Después de las elecciones generales, toca una jornada de reflexión. Y no porque tengamos que decidir nuestro voto por si hay unas terceras elecciones, sino de cuánto nos hemos jugado injustamente en una repetición electoral en la que, a día de hoy, nadie ha pedido perdón. Con la extrema derecha en alza, toca replantearse qué derechos y libertades nos estamos jugando y cuánto nos costó obtenerlos.
España fue de los primeros países en aceptar el matrimonio homosexual. Fue el tercer país en el mundo en aprobar una ley de igualdad que permitía que personas con una orientación no-heterosexual pudieran unirse en matrimonio bajo el Código Civil. Y fue en 2005, sólo por detrás de Bélgica y Holanda. Tras ella, decenas de países se han ido sumando año tras año para permitir este tipo de uniones y avanzar en leyes LGBTI+ por tal de asegurar los derechos del colectivo.
Aun así, no puedo evitar juzgar la actual situación y de cómo el capitalismo ha encontrado un nicho de mercado verdaderamente potente. Muchos colectivos consideran que las fiestas del “Orgullo Gay”, además de invisibilizar otras orientaciones sexuales tan válidas como la homosexual, se han vuelto una mera exposición de marcas y grandes corporaciones que aprovechan la festividad para hacer pinkwashing. Desde gobiernos represivos como el de Israel haciendo iconos LGBTI+ a cantantes que participaron en organizaciones juveniles sionistas como Neta, o partidos políticos con políticas represivas con diversos colectivos en riesgo de exclusión y que no se pierden esta fiesta del lavado de cara.
Obviando estas paradójicas situaciones, hay algo que me resulta realmente molesto en el manifiesto del colectivo LGBTI+, y es el derecho a amar. El derecho a poder besarte con otra persona dónde y cuando quieras, porque tenemos que ser libres de querer a quien queramos. Vale, sí, esto está bien, ¿pero ya está?

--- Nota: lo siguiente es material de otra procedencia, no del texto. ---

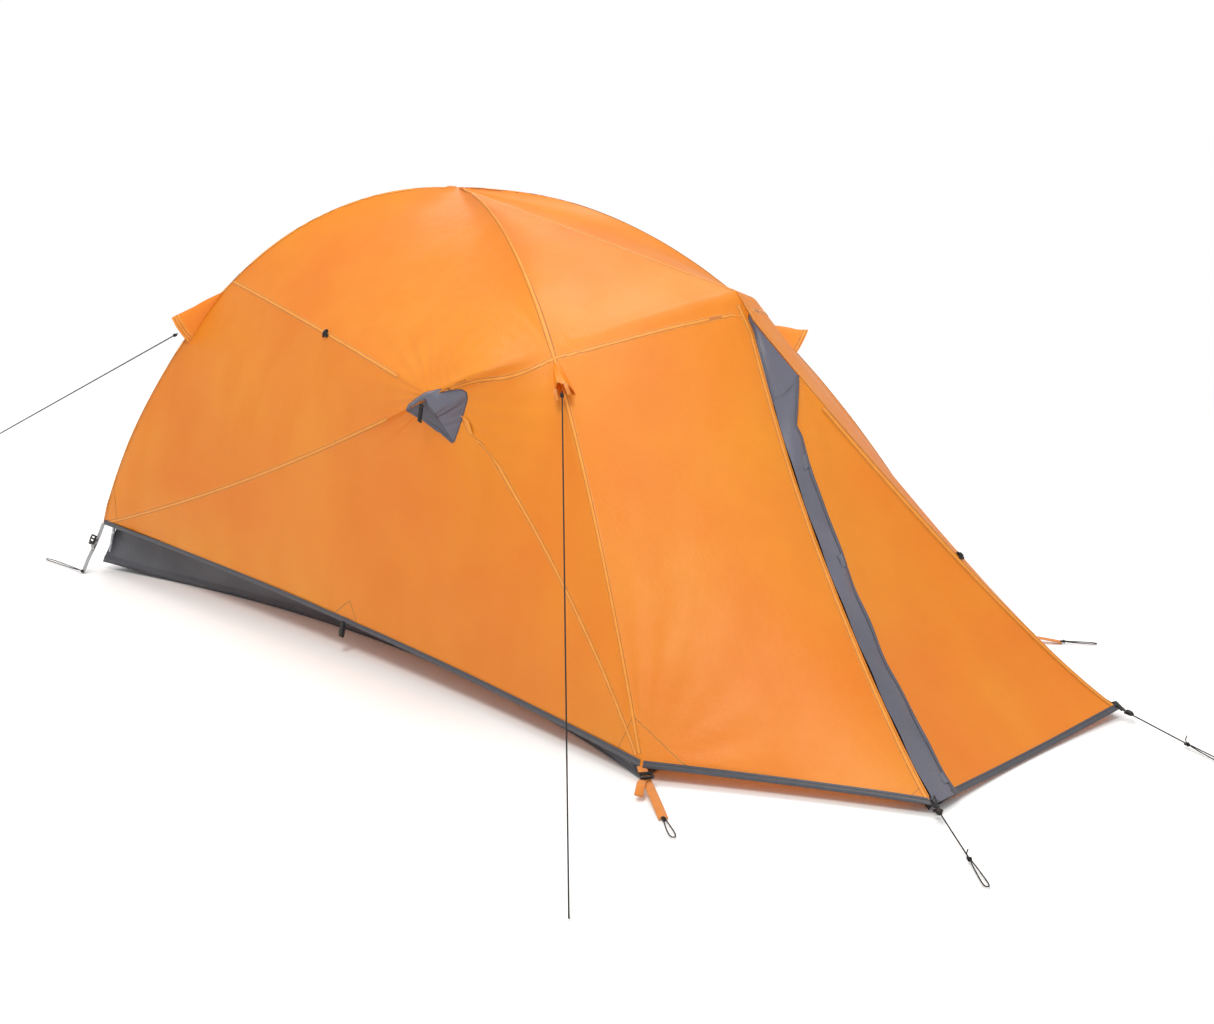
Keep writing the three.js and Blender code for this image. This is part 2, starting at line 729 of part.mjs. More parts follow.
function cornerWebbing(hand, end, corner, stake, lockShare, cloth) {
  const away = stake.clone().sub(corner).setZ(0).normalize();
  const start = corner.clone().addScaledVector(away, 9).add(v(0, 0, -6));
  const along = stake.clone().sub(start);
  const across = v(0, 0, 1).cross(along).normalize();
  const points = [0, 0.5, 1].map((share) => mix(start, stake, share));
  add(`strap_${end}_${hand}`, strip(points, across, webbingWidth, webbing), cloth);
  const out = along.clone().cross(across).normalize();
  if (out.z < 0) out.negate();
  const centre = mix(start, stake, lockShare).addScaledVector(out, 3.2);
  const lock = placed(plate(...ladderSize, ladderWindows), centre, along, out);
  add(`ladder_lock_${end}_${hand}`, lock, blackPlastic());
}

for (const side of [-1, 1]) {
  const hand = side < 0 ? 'right' : 'left';
  const rearEnd = v(rearStake.x, side * rearStake.y, 4);
  const frontEnd = v(frontStake.x, side * frontStake.y, 4);
  cornerWebbing(hand, 'rear', rearCorner(side), rearEnd, 0.27, material(colours.strapRear, 0.7, 0));
  cornerWebbing(hand, 'front', frontCorner(side), frontEnd, 0.14,
    material(colours.strapFront, 0.7, 0));
}

// ---------------------------------------------------------------- side loops
const loopShare = 0.505;
for (const side of [-1, 1]) {
  const hem = sideHem(side, loopShare);
  const start = hem.clone().add(v(0, side * 3, -1));
  const end = hem.clone().add(v(0, side * 8, -32));
  const points = [start, mix(start, end, 0.5), end];
  const name = `side_loop_${side < 0 ? 'right' : 'left'}`;
  add(name, strip(points, v(1, 0, 0), 14, webbing), blackPlastic());
}

// ---------------------------------------------------------------- vestibule stake cords
const cordEnds = { right: v(1832, -567, 3), left: v(1868, 268, 3) };
const lockLength = 18;
for (const [hand, end] of Object.entries(cordEnds)) {
  const corner = slopeSeam(hand === 'right' ? -1 : 1, 1);
  const along = end.clone().sub(corner).normalize();
  const start = corner.clone().addScaledVector(along, 8);
  add(`stake_cord_${hand}`, cord(start, end), blackPlastic());
  const lockCentre = start.clone().addScaledVector(along, 6 + lockLength / 2);
  const lock = plate(13, 12, lockLength, [[-2.4, -2.4, 2.4, 2.4]]);
  const upright = v(0, 0, 1).addScaledVector(along, -along.z).normalize();
  add(`cord_lock_${hand}`, placed(lock, lockCentre, upright, along), blackPlastic());
}

export default tent;
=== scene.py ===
"""Three-pole mountaineering dome tent with a pole-less vestibule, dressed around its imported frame.
Metres, +Z up, +X towards the vestibule, +Y towards the tent's left side."""
import json
import math
from contextlib import contextmanager

import bmesh
import bpy
import numpy as np
from mathutils import Matrix, Vector
from mathutils.bvhtree import BVHTree


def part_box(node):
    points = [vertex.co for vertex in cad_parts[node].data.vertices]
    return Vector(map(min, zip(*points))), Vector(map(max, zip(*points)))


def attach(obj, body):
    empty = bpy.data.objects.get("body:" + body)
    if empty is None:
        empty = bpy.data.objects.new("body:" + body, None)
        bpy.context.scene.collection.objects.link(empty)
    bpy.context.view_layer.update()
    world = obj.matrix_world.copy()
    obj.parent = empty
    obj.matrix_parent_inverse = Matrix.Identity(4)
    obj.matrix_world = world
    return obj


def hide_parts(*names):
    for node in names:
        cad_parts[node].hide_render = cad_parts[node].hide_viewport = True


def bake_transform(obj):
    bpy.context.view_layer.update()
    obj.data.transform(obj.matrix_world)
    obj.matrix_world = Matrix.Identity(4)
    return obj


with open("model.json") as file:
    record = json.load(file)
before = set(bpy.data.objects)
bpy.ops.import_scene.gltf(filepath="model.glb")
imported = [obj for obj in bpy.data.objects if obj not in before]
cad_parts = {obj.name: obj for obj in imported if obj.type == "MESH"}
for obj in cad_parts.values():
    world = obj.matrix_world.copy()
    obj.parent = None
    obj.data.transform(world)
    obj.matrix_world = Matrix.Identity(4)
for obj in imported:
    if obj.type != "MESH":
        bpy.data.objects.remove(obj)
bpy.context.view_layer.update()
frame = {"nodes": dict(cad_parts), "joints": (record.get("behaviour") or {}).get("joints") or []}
NODES = frame["nodes"]
JOINTS = {joint["name"]: joint for joint in frame["joints"]}
SIDES = {"right": -1, "left": 1}
UP = np.array([0.0, 0.0, 1.0])


# ------------------------------------------------------------ small maths
def point(x, y, z):
    return np.array([x, y, z], float)


def lerp(a, b, t):
    return a + (b - a) * t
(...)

Quiero decir, estamos hablando de una orientación sexual, no de una novela trágica como Romeo y Julieta. Estamos ignorando por completo que es una atracción sexual que no es elegida por el sujeto y que no tiene ningún control sobre ella para poder cambiarla a su gusto. Es importante bajar de las nubes el discurso y hacerlo realista: tienen derecho a ser reconocidos en igualdad ante la sociedad por el simple hecho de ser personas, no por amar. Una persona no es homosexual, bisexual o transexual con la intención de desafiar al sistema y decidir amar a otra. Una persona puede ser del colectivo y no querer estar con nadie de su mismo u otro sexo; simplemente son del colectivo porque no se identifican como heterosexuales, nada más. Creer que el argumento del amor ayuda a la consecución de los derechos LGBTI+ es una falacia que permite que cientos de instituciones puedan generar un discurso de RSC y que edulcora al colectivo, asociándole prejuicios como los de la sensibilidad y la de la dependencia total de sus individuos a estar con otra persona para sentirse realizados.
Es importante que se empiece a abandonar esta visión romántica de los derechos de un colectivo, que como cualquier otro, sufre todo tipo de agresiones y ultrajes y donde el amor es obviamente un aspecto totalmente secundario. Si queremos que la gente entienda por qué no podemos retroceder en materias de igualdad, hay que hablar desde la realidad y con argumentos de peso, y dejar de romantizar todo aquello que nos parece triste por tal de dotarlo de una ternura que realmente no tiene.